*DATA:*

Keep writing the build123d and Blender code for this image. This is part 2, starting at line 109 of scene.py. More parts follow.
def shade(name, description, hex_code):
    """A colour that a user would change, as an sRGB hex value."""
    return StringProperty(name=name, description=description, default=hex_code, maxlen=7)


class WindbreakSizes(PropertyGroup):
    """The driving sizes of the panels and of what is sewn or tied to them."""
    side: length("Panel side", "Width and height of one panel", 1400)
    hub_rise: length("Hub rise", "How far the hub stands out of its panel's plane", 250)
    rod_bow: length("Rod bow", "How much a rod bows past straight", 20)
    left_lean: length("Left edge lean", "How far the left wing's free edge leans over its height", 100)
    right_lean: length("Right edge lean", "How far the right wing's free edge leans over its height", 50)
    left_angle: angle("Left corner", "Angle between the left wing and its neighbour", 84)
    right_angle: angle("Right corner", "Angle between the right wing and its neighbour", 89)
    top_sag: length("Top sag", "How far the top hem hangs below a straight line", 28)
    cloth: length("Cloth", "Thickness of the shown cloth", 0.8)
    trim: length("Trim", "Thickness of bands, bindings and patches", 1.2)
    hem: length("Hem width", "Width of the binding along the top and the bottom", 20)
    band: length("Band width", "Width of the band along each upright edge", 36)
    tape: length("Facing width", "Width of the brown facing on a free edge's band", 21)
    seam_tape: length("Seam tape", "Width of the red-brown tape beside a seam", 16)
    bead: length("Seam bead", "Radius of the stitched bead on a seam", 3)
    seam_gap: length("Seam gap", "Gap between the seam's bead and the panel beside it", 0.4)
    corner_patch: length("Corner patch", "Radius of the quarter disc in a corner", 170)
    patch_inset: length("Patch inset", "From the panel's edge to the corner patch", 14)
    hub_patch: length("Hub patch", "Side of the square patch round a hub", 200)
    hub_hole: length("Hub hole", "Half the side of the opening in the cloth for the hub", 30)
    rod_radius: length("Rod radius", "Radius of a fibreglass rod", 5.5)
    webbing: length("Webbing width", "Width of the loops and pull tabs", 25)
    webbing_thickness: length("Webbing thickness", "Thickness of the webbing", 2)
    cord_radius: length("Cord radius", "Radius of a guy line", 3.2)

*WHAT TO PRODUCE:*
Extract the listing in its entirety, matching it exactly.

*RESULT OF THIS EXERCISE:*
Keep writing the build123d and Blender code for this image. This is part 2, starting at line 109 of scene.py. More parts follow.
def shade(name, description, hex_code):
    """A colour that a user would change, as an sRGB hex value."""
    return StringProperty(name=name, description=description, default=hex_code, maxlen=7)


class WindbreakSizes(PropertyGroup):
    """The driving sizes of the panels and of what is sewn or tied to them."""
    side: length("Panel side", "Width and height of one panel", 1400)
    hub_rise: length("Hub rise", "How far the hub stands out of its panel's plane", 250)
    rod_bow: length("Rod bow", "How much a rod bows past straight", 20)
    left_lean: length("Left edge lean", "How far the left wing's free edge leans over its height", 100)
    right_lean: length("Right edge lean", "How far the right wing's free edge leans over its height", 50)
    left_angle: angle("Left corner", "Angle between the left wing and its neighbour", 84)
    right_angle: angle("Right corner", "Angle between the right wing and its neighbour", 89)
    top_sag: length("Top sag", "How far the top hem hangs below a straight line", 28)
    cloth: length("Cloth", "Thickness of the shown cloth", 0.8)
    trim: length("Trim", "Thickness of bands, bindings and patches", 1.2)
    hem: length("Hem width", "Width of the binding along the top and the bottom", 20)
    band: length("Band width", "Width of the band along each upright edge", 36)
    tape: length("Facing width", "Width of the brown facing on a free edge's band", 21)
    seam_tape: length("Seam tape", "Width of the red-brown tape beside a seam", 16)
    bead: length("Seam bead", "Radius of the stitched bead on a seam", 3)
    seam_gap: length("Seam gap", "Gap between the seam's bead and the panel beside it", 0.4)
    corner_patch: length("Corner patch", "Radius of the quarter disc in a corner", 170)
    patch_inset: length("Patch inset", "From the panel's edge to the corner patch", 14)
    hub_patch: length("Hub patch", "Side of the square patch round a hub", 200)
    hub_hole: length("Hub hole", "Half the side of the opening in the cloth for the hub", 30)
    rod_radius: length("Rod radius", "Radius of a fibreglass rod", 5.5)
    webbing: length("Webbing width", "Width of the loops and pull tabs", 25)
    webbing_thickness: length("Webbing thickness", "Thickness of the webbing", 2)
    cord_radius: length("Cord radius", "Radius of a guy line", 3.2)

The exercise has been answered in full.